As just the most obvious signs of this, Chinese growth decelerated to near three-decade lows in 2019s’ third quarter while German economic activity remains sluggish. With no end in sight to either the US-China trade confrontation or Britain’s agonizing exit from the European Union, oil bulls must look for comfort where they can.
The prospect of new production cuts in December may be providing the market with a little support, as is the strong prognosis that the Federal Reserve will cut interest rates once more next week. Friday’s US day will bring news of the US oil industry’s current state of health when the Baker Hughes rig count is released.
The weekly count of operating rigs has been sliding sharply since January but has shown signs of bottoming out in October.

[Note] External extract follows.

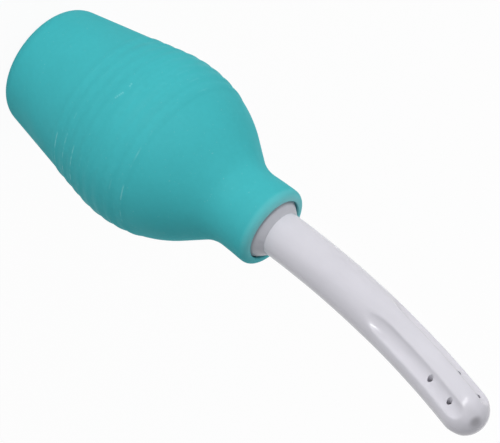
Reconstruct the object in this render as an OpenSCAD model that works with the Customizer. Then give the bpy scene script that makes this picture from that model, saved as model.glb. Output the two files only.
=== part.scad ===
// Squeeze bulb with a curved nozzle, in millimetres.
// A hollow rubber bulb stands on its flat base with its axis along +Z. A hard collar is
// snapped into the neck, and the fluted nozzle screws down into it onto a flat washer.
// The threads themselves are left out: the spigot and its bore have a running fit.

/* [Bulb] */
// Length of the bulb, from the flat base to the top of the lip
bulb_l = 121.7; // [116:0.1:128]
// Largest radius of the wall, without the rings
bulb_r = 34.7; // [32:0.1:37]
// Height of the widest place above the base
belly_z = 60.3; // [56:0.1:64]
// Radius of the arc over the belly, seen from the side
belly_arc = 51.7; // [46:0.1:56]
// Lean of the flank below the belly, from the axis
flank_lean = 11; // [8:0.5:14]
// Lean of the shoulder above the belly, from the axis
shoulder_lean = 35; // [30:0.5:38]
// Radius of the corner round the flat base
base_corner = 8; // [6:0.1:10]
// Thickness of the wall
bulb_wall = 2.8; // [2.2:0.1:3.2]

/* [Rings] */
// Number of raised rings round the belly
ring_count = 8; // [4:1:9]
// Height of the lowest ring above the base
ring_first_z = 37.5; // [34:0.1:40]
// Distance from one ring to the next
ring_pitch = 5.2; // [4.8:0.05:5.6]
// How far a ring stands out of the wall
ring_h = 0.4; // [0.2:0.05:0.8]
// Width of a ring where it leaves the wall
ring_w = 4.4; // [3:0.1:4.7]

/* [Neck] */
// Thickness of the wall round the collar, at the narrowest part of the neck
neck_wall = 3; // [2.8:0.1:4]
// Radius of the hollow sweep from the shoulder into the neck
neck_sweep = 17; // [12:0.5:20]
// Thickness of the wall at the lip
lip_wall = 3.3; // [3:0.1:4]
// Height of the straight band under the lip's round
lip_band = 2.2; // [1:0.1:3.5]

/* [Collar] */
// Radius of the collar, and of the neck's bore round it
collar_r = 13; // [12.4:0.1:13.4]
// Length of the collar inside the neck
collar_l = 16; // [15.2:0.1:18]
// Depth of the collar's rim below the top of the lip
collar_sink = 0.8; // [0.4:0.1:2]
// Height of the domed shoulder above the collar's rim
dome_h = 4.3; // [3:0.1:5.5]
// Width of the flat ring at the top of the dome
dome_flat = 0.7; // [0.4:0.1:1.2]
// Radius of the dome's round, seen from the side
dome_arc = 9; // [7:0.5:20]
// How far a snap bead bites into the neck
bead_h = 0.8; // [0.4:0.1:1.2]
// Radius of a snap bead's round
bead_round = 1.3; // [1.3:0.1:1.8]
// Distance from the collar's lower end to the first bead, and from bead to bead
bead_pitch = 4.6; // [4:0.1:5]

/* [Nozzle] */
// Outer radius of the tube
tube_r = 9; // [8.4:0.1:9.6]
// Radius of the water passage
passage_r = 5; // [4:0.1:5.4]
// Length of the curved tube beyond the collar, along its middle line
tube_l = 112; // [95:1:130]
// Angle through which the tube bends
bend_angle = 16.2; // [10:0.1:35]
// Outer radius of the screwed spigot
spigot_r = 7.4; // [7:0.1:7.6]
// Length of the screwed spigot
spigot_l = 9; // [7:0.1:9.8]
// Depth of the nozzle's shoulder below the top of the collar
socket_l = 10; // [8:0.1:11]
// Chamfer at the spigot's free end
spigot_chamfer = 0.5; // [0.2:0.1:0.8]

/* [Flutes and jets] */
// Number of flutes round the tube
flute_count = 4; // [3:1:4]
// Turn of the first flute from the inside of the bend
flute_angle = -45; // [-60:1:60]
// Depth of a flute
flute_d = 1.8; // [1:0.1:2.4]
// Radius of the round cutter that leaves a flute
flute_round = 4.8; // [4:0.1:6]
// Distance from the tip to the lower end of the full-depth stretch
flute_start = 48; // [44:0.5:65]
// Distance from the tip to the upper end of the full-depth stretch
flute_end = 6; // [4:0.1:9]
// Length over which a flute runs out to the surface at its lower end
flute_lead = 12; // [8:0.5:16]
// Radius of a jet hole
jet_r = 1; // [0.6:0.1:1.2]
// Distance from the tip to the first jet
jet_first = 11.8; // [10:0.1:14]
// Distance from one jet to the next along a flute
jet_pitch = 12; // [9:0.1:15]
// Jets in each flute
jet_count = 2; // [1:1:3]
// How much nearer to the tip the jets of every second flute lie
jet_stagger = 3; // [0:0.1:4]

/* [Fits] */
// Radial clearance between the nozzle and the collar
turn_clearance = 0.08; // [0.02:0.01:0.1]
// Clearance round the washer, inside and outside
washer_clearance = 0.25; // [0.15:0.05:0.4]
// Thickness of the washer
washer_t = 1.5; // [1:0.1:2]

/* [Hidden] */
$fn = 96;

// Points along an arc, from angle a0 to a1 in n steps
function arc(c, r, a0, a1, n) =
    [for (i = [0:n]) let (a = a0 + (a1 - a0) * i / n) c + r * [cos(a), sin(a)]];

// The bulb's side, as tangent arcs and lines: base corner, flank, belly, shoulder, neck
belly_c = [bulb_r - belly_arc, belly_z];
flank_top = belly_c + belly_arc * [cos(flank_lean), -sin(flank_lean)];
shoulder_foot = belly_c + belly_arc * [cos(shoulder_lean), sin(shoulder_lean)];
corner_c = [flank_top[0] - tan(flank_lean) * (flank_top[1] - base_corner)
            - base_corner / cos(flank_lean), base_corner];
neck_r = collar_r + neck_wall;
lip_r = collar_r + lip_wall;
sweep_r = neck_r + neck_sweep;
shoulder_top_r = sweep_r - neck_sweep * cos(shoulder_lean);
sweep_z = shoulder_foot[1] + (shoulder_foot[0] - shoulder_top_r) / tan(shoulder_lean)
          + neck_sweep * sin(shoulder_lean);
lip_round = lip_wall / 2;
lip_c = [lip_r - lip_round, bulb_l - lip_round];
lip_foot_z = bulb_l - lip_round - lip_band;

// Heights of the collar, washer and nozzle above the base
collar_top_z = bulb_l - collar_sink;
collar_end_z = collar_top_z - collar_l;
dome_top_z = collar_top_z + dome_h;
shoulder_z = dome_top_z - socket_l;
seat_z = shoulder_z - washer_t;
socket_r = tube_r + turn_clearance;
screw_r = spigot_r + turn_clearance;

// The bend, as radius and places along the tube's middle line
bend_r = tube_l / (bend_angle * PI / 180);
// How far a ball end stands out past its rod, so that their faces cross
ball_over = 0.02;
function along(from_tip) = bend_angle * (tube_l - from_tip) / tube_l;
tip_a = along(tube_r);

// Radius of the wall's outside at height z, over the flank, belly and shoulder
function wall_r(z) =
    z < flank_top[1] ? flank_top[0] - tan(flank_lean) * (flank_top[1] - z) :
    z < shoulder_foot[1] ? belly_c[0] + sqrt(belly_arc ^ 2 - (z - belly_z) ^ 2) :
    shoulder_foot[0] - tan(shoulder_lean) * (z - shoulder_foot[1]);
// Lean of the wall at height z, negative below the belly
function wall_lean(z) =
    z < flank_top[1] ? -flank_lean :
    z < shoulder_foot[1] ? asin((z - belly_z) / belly_arc) : shoulder_lean;
ring_round = (ring_w ^ 2 / 4 + ring_h ^ 2) / (2 * ring_h);
lead_r = (flute_lead ^ 2 + flute_d ^ 2) / (2 * flute_d);

// The bulb's side moved inwards by t, from the base to the neck
function side(t) = concat(
    arc(corner_c, base_corner - t, -90, -flank_lean, 8),
    arc(belly_c, belly_arc - t, -flank_lean, shoulder_lean, 16),
    arc([sweep_r, sweep_z], neck_sweep + t, 180 + shoulder_lean, 180, 8));

module bulb_outside() {
    polygon(concat(
        [[0, 0]], side(0),
        [[lip_r, lip_foot_z]], arc(lip_c, lip_round, 0, 90, 8),
        [[0, bulb_l]]));
    for (i = [0:ring_count - 1])
        let (z = ring_first_z + i * ring_pitch, a = wall_lean(z))
            translate([wall_r(z), z] + (ring_h - ring_round) * [cos(a), sin(a)])
                circle(ring_round);
}

module bulb_inside() {
    polygon(concat([[0, bulb_wall]], side(bulb_wall), [[0, sweep_z]]));
    polygon(concat(
        [[0, collar_end_z], [collar_r, collar_end_z], [collar_r, lip_c[1]]],
        arc(lip_c, lip_round, 180, 90, 8),
        [[lip_c[0], bulb_l + 1], [0, bulb_l + 1]]));
}

module beads() {
    for (i = [1:2])
        translate([collar_r - bead_round + bead_h, collar_end_z + i * bead_pitch])
            circle(bead_round);
}

module bulb() {
    color([0.24, 0.72, 0.73])
        rotate_extrude() difference() {
            bulb_outside();
            bulb_inside();
            beads();
        }
}

module neck_collar() {
    dome_in_r = socket_r + dome_flat;
    dome_w = collar_r - dome_in_r;
    chord = norm([dome_w, dome_h]);
    lean = atan2(dome_h, dome_w);
    half = asin(chord / 2 / dome_arc);
    dome_c = [dome_in_r, dome_top_z] + dome_arc * [-sin(lean - half), -cos(lean - half)];
    color([0.78, 0.78, 0.81])
        rotate_extrude() difference() {
            union() {
                polygon(concat(
                    [[0, collar_end_z], [collar_r, collar_end_z]],
                    arc(dome_c, dome_arc, 90 - lean - half, 90 - lean + half, 8),
                    [[0, dome_top_z]]));
                beads();
            }
            translate([-1, collar_end_z - 1]) square([1 + screw_r, collar_l + dome_h + 2]);
            translate([-1, seat_z]) square([1 + socket_r, socket_l + washer_t + 1]);
        }
}

module sealing_washer() {
    color([0.2, 0.2, 0.21])
        translate([0, 0, seat_z]) difference() {
            cylinder(r = socket_r - washer_clearance, h = washer_t);
            translate([0, 0, -1]) cylinder(r = spigot_r + washer_clearance, h = washer_t + 2);
        }
}

// Places its children at the angle a along the bend, with +Z along the tube there
module on_bend(a) {
    translate([bend_r, 0, dome_top_z]) rotate([0, a, 0]) translate([-bend_r, 0, 0]) children();
}

// A rod of radius r from angle a0 to a1 along the bend, moved off the tube's middle line
// by off in the direction turn, which is 0 on the inside of the bend
module bent_rod(r, a0, a1, off = 0, turn = 0) {
    translate([bend_r, 0, dome_top_z]) rotate([90, 0, 180])
        rotate_extrude(start = a0, angle = a1 - a0, $fn = 360)
            translate([bend_r - off * cos(turn), off * sin(turn)]) circle(r);
}

module flute(turn) {
    off = tube_r - flute_d + flute_round;
    a0 = along(flute_start);
    a1 = along(flute_end);
    bent_rod(flute_round, a0, a1, off, turn);
    for (a = [a0, a1])
        on_bend(a) rotate([0, 0, turn]) translate([off, 0, 0]) sphere(flute_round + ball_over);
    on_bend(a0) rotate([0, 0, turn]) translate([off + lead_r, 0, 0])
        rotate([-90, 0, 180])
            rotate_extrude(angle = 1.4 * asin(flute_lead / lead_r), $fn = 360)
                translate([lead_r, 0]) circle(flute_round);
}

module jets(turn, shift) {
    for (i = [0:jet_count - 1])
        on_bend(along(jet_first - shift + i * jet_pitch)) rotate([0, 0, turn])
            rotate([0, 90, 0]) cylinder(r = jet_r, h = tube_r);
}

module nozzle() {
    color([0.86, 0.85, 0.88]) difference() {
        union() {
            translate([0, 0, shoulder_z]) cylinder(r = tube_r, h = socket_l);
            translate([0, 0, shoulder_z - spigot_l]) {
                cylinder(r1 = spigot_r - spigot_chamfer, r2 = spigot_r, h = spigot_chamfer);
                translate([0, 0, spigot_chamfer]) cylinder(r = spigot_r, h = spigot_l);
            }
            bent_rod(tube_r, 0, tip_a);
            on_bend(tip_a) sphere(tube_r + ball_over);
        }
        translate([0, 0, shoulder_z - spigot_l - 1])
            cylinder(r = passage_r, h = spigot_l + socket_l + 1);
        bent_rod(passage_r, 0, tip_a);
        on_bend(tip_a) sphere(passage_r + ball_over);
        for (i = [0:flute_count - 1])
            let (turn = flute_angle + i * 360 / flute_count) {
                flute(turn);
                jets(turn, (i % 2) * jet_stagger);
            }
    }
}

bulb();
neck_collar();
sealing_washer();
nozzle();
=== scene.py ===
# A squeeze bulb with a curved white nozzle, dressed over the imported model. Lengths in the
# dictionaries are millimetres and angles are degrees; the meshes are in metres.
import math

import bpy
import numpy as np
from mathutils import Matrix, Vector


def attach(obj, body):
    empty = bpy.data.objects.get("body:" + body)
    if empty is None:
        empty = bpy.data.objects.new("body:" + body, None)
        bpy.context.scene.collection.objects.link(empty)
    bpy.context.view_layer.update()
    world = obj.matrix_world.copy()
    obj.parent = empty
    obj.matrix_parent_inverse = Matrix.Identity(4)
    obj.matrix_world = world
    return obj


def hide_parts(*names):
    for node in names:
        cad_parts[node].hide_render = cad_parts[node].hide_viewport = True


mm = 0.001
tiny = 1e-6  # points nearer than this are one point
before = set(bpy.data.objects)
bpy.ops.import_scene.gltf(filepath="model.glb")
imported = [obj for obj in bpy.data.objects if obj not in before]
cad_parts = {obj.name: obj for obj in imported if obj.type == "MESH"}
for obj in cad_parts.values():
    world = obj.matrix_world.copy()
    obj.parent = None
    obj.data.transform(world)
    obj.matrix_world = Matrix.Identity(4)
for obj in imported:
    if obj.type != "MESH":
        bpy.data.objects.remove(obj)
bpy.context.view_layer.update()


def dropSelection():
    bpy.ops.object.select_all(action="DESELECT")


def pickOnly(piece):
    dropSelection()
    piece.select_set(True)
    bpy.context.view_layer.objects.active = piece


# the place of a new primitive goes into its mesh
def settle(name):
    piece = bpy.context.active_object
    bpy.ops.object.transform_apply(location=True, rotation=True, scale=True)
    piece.name = name
    piece.data.name = name
    return piece


# doubles are merged, all faces turned outwards, and edit mode left
def closeMesh():
    bpy.ops.mesh.select_all(action="SELECT")
    bpy.ops.mesh.remove_doubles(threshold=tiny)
    bpy.ops.mesh.normals_make_consistent(inside=False)
    bpy.ops.object.mode_set(mode="OBJECT")


# nothing in the mesh stays selected, so that the next pick is only what is named
def clearPicks():
    bpy.ops.object.mode_set(mode="EDIT")
    bpy.ops.mesh.select_all(action="DESELECT")
    bpy.ops.object.mode_set(mode="OBJECT")


def applyModifiers(piece):
    pickOnly(piece)
    for modifier in list(piece.modifiers):
        bpy.ops.object.modifier_apply(modifier=modifier.name)


def cutAway(piece, tool):
    cut = piece.modifiers.new("cut", "BOOLEAN")
    cut.operation = "DIFFERENCE"
    cut.solver = "EXACT"
    cut.object = tool
    applyModifiers(piece)
    bpy.data.objects.remove(tool)


def smoothBy(piece, degrees):
    pickOnly(piece)
    bpy.ops.object.shade_smooth_by_angle(angle=math.radians(degrees))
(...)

Those same US rate-cut bets continue to support gold, a non-yielding asset which tends to do well when bond returns come under pressure. Spot prices retreated very marginally from the two-week highs of Thursday but remain well supported by the market.
The coming US session doesn’t offer much in terms of data but the University of Michigan’s consumer sentiment snapshot for October will probably merit attention. The Fed won’t make its interest-rate call until Thursday next week.
Crude Oil Technical Analysis
Prices remain well above their previous downward channel and, perhaps more pertinently, above their former range top. However, some quite strong gains this week have not bought a conclusive break of that latter level and it will be fascinating to see whether they can hold up through quite a light trading session of economic data. End-demand worries will not be easily shaken off and it would be no surprise to see that range reassert itself, even if the base remains well below the market.

Gold Technical Analysis
Spot gold is still, just within the daily-chart pennant formation which has been building since at least late September.

This confluence of up and downtrend lines is usually known as a continuation pattern, meaning that the chart move which preceded it should resume once it breaks. This suggests, just, that Gold should be bound a little higher once the pattern is history, and the current upside test would support that view, if it’s sustained into the end of the week.